The main disadvantage of the angle centrifugation system which is used in this study is that the blood cells are driven at the back walls of the tubes which causes difficulty during separation due to their different cell densities. In contrast, horizontal centrifugation systems cells are evenly distributed in the upper layers up to four times of concentration with minimal cell damage [26]. Other potential improvements of PRF preparation protocols include the concentrated PRF protocol in which the cells are specifically sent to the buffy coat region at higher RCF values [28], the development of PRF tubes hydrophobic inner surface to intentionally delay clotting, and the use of cooling devices to increase working time [29].

The main finding of the current study is that the local application of penicillin significantly enhanced the natural antibacterial effect of the PRF, preventing the growth of both tested microorganisms throughout all evaluation periods entirely. This observation may be attributed to the integration of penicillin into the PRF matrix structure, allowing for a slow and sustained release as the PRF is gradually resorbed. This characteristic may enable the antimicrobials to reach high concentrations locally, especially in contaminated wound areas such as periodontal defects. In both dentistry and medicine, fibrin-based matrices are commonly used in tissue engineering due to their receptor-binding capacity for various types of cells, proteins, and growth factors [30]. In addition, it was observed that the use of antibiotics in combination with PRF did not compromise the release of growth factors, a vital concern in tissue engineering applications. The preservation of growth factors’ integrity is crucial for successful tissue regeneration. Our study aligns with prior investigations that reported growth factor release patterns to be stable despite the incorporation of antibiotics into the scaffold. This concordance underscores the viability of our approach in maintaining tissue healing capabilities while augmenting antimicrobial effects.

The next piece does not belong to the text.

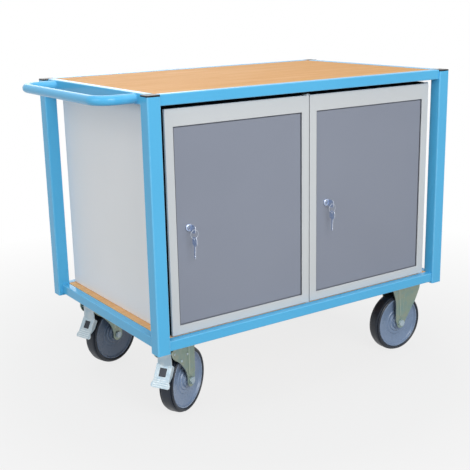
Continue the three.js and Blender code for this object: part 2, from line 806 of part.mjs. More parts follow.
// Brake pedal: an upright part on the pivot, then a sloping tread with a window and a flared foot
function brakePedal() {
  const pivotZ = crownTop - pedalPivotDrop;
  const backX = pedalPivotX - pedalSetback + pedalSheet / 2;
  const bendZ = pivotZ + pedalPinDiameter - pedalUpperLength;
  const u = forkInside / 2 - pedalSideGap;
  const uprightZ = [bendZ - pedalShoeLength, bendZ + pedalUpperLength];
  const upright = block([backX - pedalSheet, backX], [-u, u], uprightZ);
  const pin = rodY(pedalPinDiameter / 2, [-forkOutside, forkOutside]);
  pin.translate(pedalPivotX, 0, pivotZ);
  const eyeX = [backX - overrun, pedalPivotX + pedalPinDiameter / 2];
  const eye = block(eyeX, [-u, u], [pivotZ - pedalPinDiameter / 2, pivotZ + pedalPinDiameter / 2]);
  // the tread is drawn flat, its length along -Z and its face toward -X, and then leaned out
  const w = treadWidth / 2;
  const f = treadFlare / 2;
  const flareShares = [0.72, 0.84, 0.95];
  const [flareStart, flareEnd, footStart] = flareShares.map((share) => -share * treadLength);
  const outline = polygon([
    [w, 0],
    [-w, 0],
    [-w, flareStart],
    [-f, flareEnd],
    [-f, footStart],
    [-f + treadFlangeSheet, -treadLength],
    [f - treadFlangeSheet, -treadLength],
    [f, footStart],
    [f, flareEnd],
    [w, flareStart],
  ]);
  const window = rectangle([-windowWidth / 2, windowWidth / 2], [-windowStart - windowLength, -windowStart]);
  outline.holes.push(new THREE.Path(window.getPoints().reverse()));
  const face = alongX(outline, [-pedalSheet, 0]);
  const flanges = bothSides((sign) => {
    const y = sign > 0 ? [w - treadFlangeSheet, w] : [-w, -w + treadFlangeSheet];
    return block([-overrun, treadFlangeDepth], y, [flareStart, 0]);
  });
  const tread = join(face, ...flanges);
  tread.rotateY(treadTurn).translate(backX, 0, bendZ + pedalSheet / 2);
  return join(upright, eye, pin, tread);
}

function wheelSet(name) {
  const group = new THREE.Group();
  group.add(mesh(`${name}_axle`, axle(), "zinc"));
  group.add(mesh(`${name}_wheel`, wheelCore(), "wheelGrey"));
  group.add(mesh(`${name}_tyre`, tyre(), "rubber"));
  group.position.z = wheelRadius;
  return group;
}

function swivelCaster(side, sign, turn) {
  const name = `${side}_left`;
  const group = new THREE.Group();
  group.position.set(-casterX, sign * casterY, 0);
  group.add(mesh(`${name}_caster_plate`, swivelPlate(), "zinc"));
  const swivel = new THREE.Group();
  swivel.rotation.z = turn;
  swivel.add(mesh(`${name}_fork`, swivelFork(), "zinc"));
  swivel.add(mesh(`${name}_brake_pedal`, brakePedal(), "zinc"));
  const wheel = wheelSet(name);
  wheel.position.x = casterTrail;
  swivel.add(wheel);
  group.add(swivel);
  return group;
}

// Fixed fork: plate and legs in one, the legs swept out toward the end of the trolley
function fixedFork() {
  const shift = fixedPlateLength / 2 - fixedPlateBack;
  const plate = boltPlate(fixedPlateLength, plateLength, shift);
  const back = -fixedPlateBack;
  const ahead = fixedPlateLength - fixedPlateBack;
  const height = plateUnder - wheelRadius;
  const foot = fixedFootRadius;
  // how far out and up each corner of the leg lies
  const backShares = [
    [0.5, 0.1],
    [0.5, 0.5],
    [0.78, 0.8],
    [0.96, 1],
  ];
  const aheadShares = [
    [1, 1],
    [0.94, 0.77],
    [0.84, 0.62],
    [0.7, 0.45],
    [0.5, 0.28],
    [0.3, 0.1],
  ];
  const leg = new THREE.Shape();
  leg.absarc(0, wheelRadius, foot, Math.PI, 2 * Math.PI);
  for (const [outShare, upShare] of [...aheadShares].reverse()) {
    leg.lineTo(Math.max(outShare * ahead, foot), wheelRadius + upShare * height + overrun * upShare);
  }
  for (const [outShare, upShare] of [...backShares].reverse()) {
    leg.lineTo(Math.min(outShare * back, -foot), wheelRadius + upShare * height + overrun * upShare);
  }
  const rib = polygon([
    [-foot / 3, wheelRadius + nutAcross],
    [foot / 3, wheelRadius + nutAcross],
    [foot, plateUnder - forkSheet],
    [-foot, plateUnder - forkSheet],
  ]);
  const inside = forkInside / 2;
  const legs = bothSides((sign) => layer(leg, sign, inside, forkOutside));
  const ribs = bothSides((sign) => layer(rib, sign, forkOutside - overrun, forkOutside + forkRibHeight));
  const bore = rodY(axleDiameter / 2 + seatGap, grown([-axleReach, axleReach], overrun), roundSegments);
  return cut(join(plate, ...legs, ...ribs), bore.translate(0, 0, wheelRadius));
}

function fixedCaster(side, sign) {
  const name = `${side}_right`;
  const group = new THREE.Group();
  group.position.set(casterX, sign * casterY, 0);
  group.add(mesh(`${name}_fixed_fork`, fixedFork(), "zinc"));
  group.add(wheelSet(name));
  return group;
}

// The whole trolley, moved so that the middle of its footprint is at the origin
const trolley = new THREE.Group();
trolley.add(posts(), rails(), boards(), handle(), beams());
trolley.add(cabinetBody(), divider(), hingeRods());
for (const [end] of ends) {
  trolley.add(doorFrame(end), doorPanel(end), lockSet(end));
}
trolley.add(swivelCaster("front", -1, frontSwivelTurn), swivelCaster("back", 1, backSwivelTurn));
trolley.add(fixedCaster("front", -1), fixedCaster("back", 1));

const leftmost = -endRailOut - handleReach - handleDiameter / 2;
const frontmost = keyRingFace - keyBowWidth / 2;
trolley.position.set(-(leftmost + halfLength) / 2, -(frontmost + halfWidth) / 2, 0);

export default trolley;
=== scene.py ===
# Workbench trolley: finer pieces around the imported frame, their finishes, a pale floor and soft studio light.
# Shapes are drawn in millimetres and scaled once, in addPiece. X runs along the trolley and the doors face -Y.
import json
from math import atan2, cos, pi, radians, sin, sqrt, tan

import bmesh
import bpy
from mathutils import Matrix, Vector


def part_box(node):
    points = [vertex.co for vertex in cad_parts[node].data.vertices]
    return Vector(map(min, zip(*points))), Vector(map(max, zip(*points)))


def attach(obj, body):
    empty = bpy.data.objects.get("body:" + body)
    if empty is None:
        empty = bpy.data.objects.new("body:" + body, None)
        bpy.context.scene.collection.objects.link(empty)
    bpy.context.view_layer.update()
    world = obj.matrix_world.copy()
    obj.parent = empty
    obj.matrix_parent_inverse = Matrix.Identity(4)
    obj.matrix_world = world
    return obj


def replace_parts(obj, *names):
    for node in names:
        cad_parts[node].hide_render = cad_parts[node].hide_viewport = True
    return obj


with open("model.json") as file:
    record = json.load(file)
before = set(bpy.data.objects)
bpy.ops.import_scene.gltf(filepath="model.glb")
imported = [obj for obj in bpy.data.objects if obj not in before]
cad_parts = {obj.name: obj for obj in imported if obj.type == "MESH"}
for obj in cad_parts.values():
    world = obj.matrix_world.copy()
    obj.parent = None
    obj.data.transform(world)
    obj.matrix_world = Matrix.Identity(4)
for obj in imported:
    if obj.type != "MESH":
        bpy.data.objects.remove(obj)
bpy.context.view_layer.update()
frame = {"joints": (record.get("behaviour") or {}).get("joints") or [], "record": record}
mm = 0.001
joints = {joint["name"]: joint for joint in frame["joints"]}
bodyOf = {node: body for body, nodes in frame["record"]["behaviour"]["bodies"].items() for node in nodes}
ends, sides = ("left", "right"), ("front", "back")
cornerNames = [f"{side}_{end}" for side in sides for end in ends]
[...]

The main limitations of the study include the lack of microbiological analysis for potent pathogens such as P. gingivalis, A. actinomycetemcommitans, and F. nucleatum and the use of only type of antibiotic without any analysis of the release of incorporated antibicrobial. In addition, PRF structure was assessed solely on a macroscopic level following local antibiotic application. Evaluating the mechanical properties histologically through techniques such as SEM would provide more comprehensive insights. Therefore, future studies with extended evaluation periods, along with more comprehensive microbial analyses and detailed mechanical property assessments, are needed to show the antimicrobial effects of PRF with local addition of different types and concentrations of antibiotics. Furthermore, certain individualistic characteristics (such as age, sex, systemic conditions) which may potentially influence the properties of PRF should also be investigated.

Conclusion

In conclusion, the results of the current study show the potential of incorporating antibiotics into PRF scaffolds to enhance their antimicrobial properties without compromising growth factor release. This localized approach offers a promising strategy for addressing oral infections and promoting tissue regeneration. Depending on the desired outcome, such as strong antimicrobial efficacy in cases of periodontal bone defects/tissue regeneration and immediate implant placement after extractions, the incorporation of antibiotics into PRF can be tailored accordingly. However, the complex interplay between antimicrobial effects, growth factor release, and potential antibiotic resistance necessitates further clinical investigations to refine and optimize this approach. The clinical extrapolation of the present in vitro findings necessitates a prudent approach, as the effectiveness of the formulation and any alterations in the properties of PRF must be substantiated through clinical investigations and animal trials. As the field of tissue engineering continues to evolve, the integration of antibiotics into PRF matrices holds promise for advancing both periodontal and broader regenerative therapies.

Conflict of interest

The authors declare no competing interests.